My companion attacks his friends;
he violates his covenant.
21 His talk is smooth as butter,
yet war is in his heart;
his words are more soothing than oil,
yet they are drawn swords.
22 Cast your cares on the Lord
and he will sustain you;
he will never let
the righteous be shaken.
23 But you, God, will bring down the wicked
into the pit of decay;
the bloodthirsty and deceitful
will not live out half their days.
But as for me, I trust in you.

4.  But the delusion of evil is not the end. The man of lawlessness, the son of perdition is destroyed and, as Psalm 55 says, he is cast into the pit of corruption. Look at Revelation 19:20-21:
“But the beast was captured, and with it the false prophet who had performed the signs on its behalf. With these signs he had deluded those who had received the mark of the beast and worshiped its image. The two of them were thrown alive into the fiery lake of burning sulfur.”

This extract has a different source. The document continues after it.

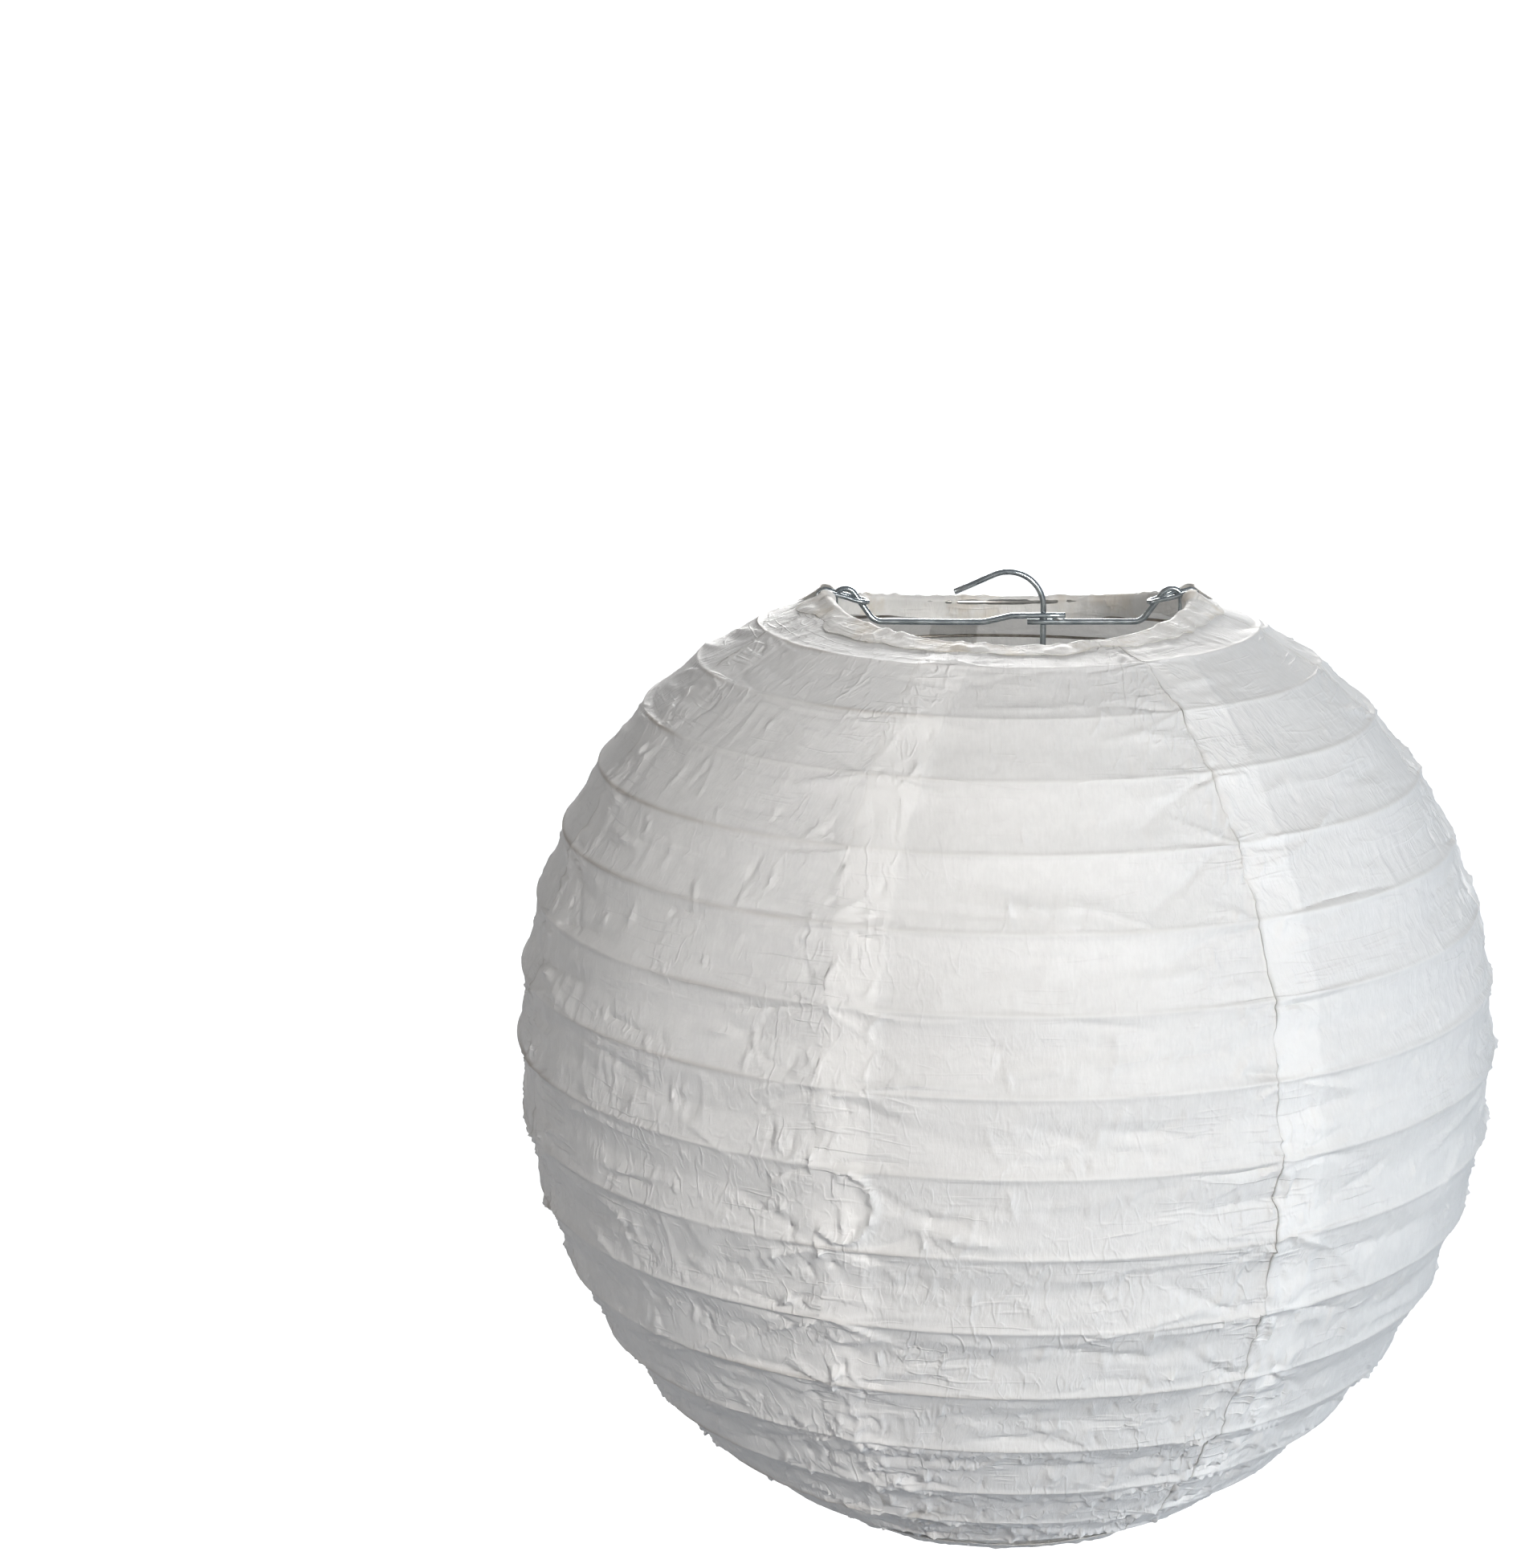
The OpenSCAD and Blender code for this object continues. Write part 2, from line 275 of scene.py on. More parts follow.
# One crumpled pocket in the double layer of the seam left of the front
POCKET_V = LEVEL_V[9] - 10.5
for step in range(9):
    turn = math.radians(-105 + 210 * step / 8)
    add_crease(
        seam_angle(0) + (7.5 + 7.0 * math.cos(turn)) / radius_at(POCKET_V),
        POCKET_V + 8.0 * math.sin(turn),
        turn + math.pi / 2,
        5.0,
        0.8,
        0.75,
        "both",
    )


def crease_height(theta, v, radius):
    """Sum of the creases over a grid whose rows have one v and one radius each."""
    total = np.zeros_like(theta)
    rows = v[:, 0]
    mid_theta = theta.mean()
    for at, start_v, heading, length, width, height, fade, bend in creases:
        at = at + TAU * np.round((mid_theta - at) / TAU)
        reach = length + 4 * width
        first, last = np.searchsorted(rows, [start_v - reach, start_v + reach])
        if first == last:
            continue
        part = slice(first, last)
        across = (theta[part] - at) * radius[part]
        near = np.abs(across) < reach
        columns = np.nonzero(near.any(0))[0]
        if not len(columns):
            continue
        part = (part, slice(columns[0], columns[-1] + 1))
        across, down = (theta[part] - at) * radius[part], v[part] - start_v
        along = across * math.cos(heading) + down * math.sin(heading)
        off = -across * math.sin(heading) + down * math.cos(heading)
        off = off - bend * along * along
        end = np.clip(along / length, 0, 1)
        if fade == "start":
            window = smooth(along, -1.0, 0.6) * (1 - end) ** 0.8
        else:
            window = np.sin(math.pi * end) ** 0.7
        width_here = width * (0.7 + 0.6 * end) if fade == "start" else width
        total[part] += CREASE_SCALE * height * window * np.exp(-((np.abs(off) / width_here) ** 1.15))
    return total * np.interp(v, LEVEL_V[CREASED_LEVELS], CREASED)


# Width, height and depth of the cells that the paper's broader folds outline, and a seed
FOLD_NET = ((8.0, 13.6, 0.42, 27), (5.2, 8.8, -0.28, 28), (13.0, 22.0, 0.36, 29), (30.0, 6.5, 0.34, 30))


def crumple(theta, v):
    """Unevenness all over the paper, from broad waves to grain."""
    waves = 0.22 * round_noise(theta, v, 34, 15, 21)
    dents = 0.15 * round_noise(theta, v, 11, 7, 22) + 0.1 * round_noise(theta, v, 5.5, 4.5, 23)
    lower = smooth(v, LEVEL_V[3], LEVEL_V[11])
    fine = (0.045 + 0.045 * lower) * round_noise(theta, v, 2.6, 2.6, 24)
    streaks = (0.045 + 0.045 * lower) * round_noise(theta, v, 3.2, 12, 25)
    patches = smooth(round_noise(theta, v, 26, 17, 26), -0.15, 0.55) * (0.4 + 0.6 * lower)
    folds = 0
    for size, tall, height, seed in FOLD_NET:
        line = np.abs(round_noise(theta, v, size, tall, seed)) * min(size, tall) / 1.5
        folds = folds + height * np.exp(-(line**1.2))
    return waves * (0.6 + 0.4 * lower) + dents * (0.6 + 0.8 * lower) + fine + streaks + folds * patches


# ---------------------------------------------------------------- meshes


def band_rows():
    """Levels s of the paper's rows, closer together near each hoop."""
    # Distances from a hoop in millimetres, where half a band is 9.3
    half = np.array([0, 0.35, 0.7, 1.1, 1.6, 2.2, 2.9, 3.7, 4.55, 5.45, 6.4, 7.35, 8.3])
    rows = []
    for k in range(LAST):
        steps = half / 9.3 / 2
        rows += list(k + steps) + [k + 0.5] + list(k + 1 - steps[:0:-1])
    return np.array(rows + [float(LAST)])


SHARP_A = math.radians(65)  # an edge sharper than this is a paper edge or a cut wire end


def new_object(name, verts_mm, faces, material):
    mesh = bpy.data.meshes.new(name)
    mesh.from_pydata((np.asarray(verts_mm) * MM).tolist(), [], faces)
    mesh.materials.append(material)
    mesh.update()
    mesh.shade_smooth()
    mesh.set_sharp_from_angle(angle=SHARP_A)
    obj = bpy.data.objects.new(name, mesh)
    bpy.context.scene.collection.objects.link(obj)
    return obj


def grid_faces(rows, cols, base=0, flip=False):
    i, j = np.meshgrid(np.arange(rows - 1), np.arange(cols - 1), indexing="ij")
    a = base + i * cols + j
    quads = np.stack([a, a + 1, a + cols + 1, a + cols], -1).reshape(-1, 4)
    return (quads[:, ::-1] if flip else quads).tolist()


def grid_normals(points):
    du = np.gradient(points, axis=1)
    dv = np.gradient(points, axis=0)
    normal = np.cross(dv, du)
    return normal / np.maximum(np.linalg.norm(normal, axis=-1, keepdims=True), 1e-9)


def shell(name, points, lining, thickness, materials, facts):
    """A thin closed shell whose outer face is the grid of points, and whose inner face is every second
    point of the grid called lining, less the thickness. facts are arrays over the grid, kept as
    attributes; 'u' and 'v' also make the UV map."""
    rows, cols = points.shape[:2]
    normal = grid_normals(lining)
    middle = (rows // 2, cols // 2)
    outward = (normal[middle] * (points[middle] - lining[middle])).sum()
    if abs(outward) < 1e-9:
        outward = (normal[middle] * (points[middle] - [0, 0, CENTRE_Z])).sum()
    turned = outward > 0
    normal = normal if turned else -normal
    inner = (lining - normal * thickness)[::2, ::2]
    inner_rows, inner_cols = inner.shape[:2]
    count = rows * cols
    verts = np.concatenate([points.reshape(-1, 3), inner.reshape(-1, 3)])
    faces = grid_faces(rows, cols, 0, turned) + grid_faces(inner_rows, inner_cols, count, not turned)

    def border(height, width, base):
        return (
            [base + j for j in range(width)]
            + [base + i * width + width - 1 for i in range(1, height)]
            + [base + (height - 1) * width + j for j in range(width - 2, -1, -1)]
            + [base + i * width for i in range(height - 2, 0, -1)]
        )

    outside, inside = border(rows, cols, 0), border(inner_rows, inner_cols, count)
    outside.append(outside[0])
    inside.append(inside[0])
    for i in range(len(inside) - 1):
        edge = [*outside[2 * i : 2 * i + 3], inside[i + 1], inside[i]]
        faces.append(edge if turned else edge[::-1])
    obj = new_object(name, verts, faces, materials[0])
    mesh = obj.data
    mesh.materials.append(materials[1])
    outer_faces, inner_faces = (rows - 1) * (cols - 1), (inner_rows - 1) * (inner_cols - 1)
    side = np.zeros(len(mesh.polygons), np.int32)
    side[outer_faces : outer_faces + inner_faces] = 1
    mesh.polygons.foreach_set("material_index", side)
    for key, value in facts.items():
        both = np.concatenate([value.reshape(-1), value[::2, ::2].reshape(-1)]).astype(np.float32)
        facts[key] = both
        mesh.attributes.new(key, "FLOAT", "POINT").data.foreach_set("value", both)
    corner = np.empty(len(mesh.loops), np.int32)
    mesh.loops.foreach_get("vertex_index", corner)
    uv = np.stack([facts["u"], facts["v"]], -1) / 100
    mesh.uv_layers.new(name="paper").data.foreach_set("uv", uv[corner].astype(np.float32).reshape(-1))
    return obj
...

Yes, we are in a war that is constant. Bob Woodward described it in his book Bush At War: “The enemy is relentless, hidden, patient and hates us. The war will not be spectacular large battles but thousands of invisible actions.”  We are in a war of restraint against deception, delusion and anarchy – and the greatest weapons are truth and prayer. Our continuing responsibility is to fight the battle on the front closest to where we live and to fight for each other whenever delusion and deceit break through. Again, evil does not overwhelm. It works to make someone prefer the lie and to break the heart of God.

So, that is Paul’s final admonition to the Church. Not to focus on fear or evil but to pay attention to their responsibility to restrain evil and take care of each other.

2 Thessalonians 2:15-17:
15 So then, brothers and sisters, stand firm and hold fast to the teachings[c] we passed on to you, whether by word of mouth or by letter. 16 May our Lord Jesus Christ himself and God our Father, who loved us and by his grace gave us eternal encouragement and good hope, 17 encourage your hearts and strengthen you in every good deed and word.

Every single good deed and good word is a sandbag. God is in control. We have hope and eternal encouragement. Do not fear.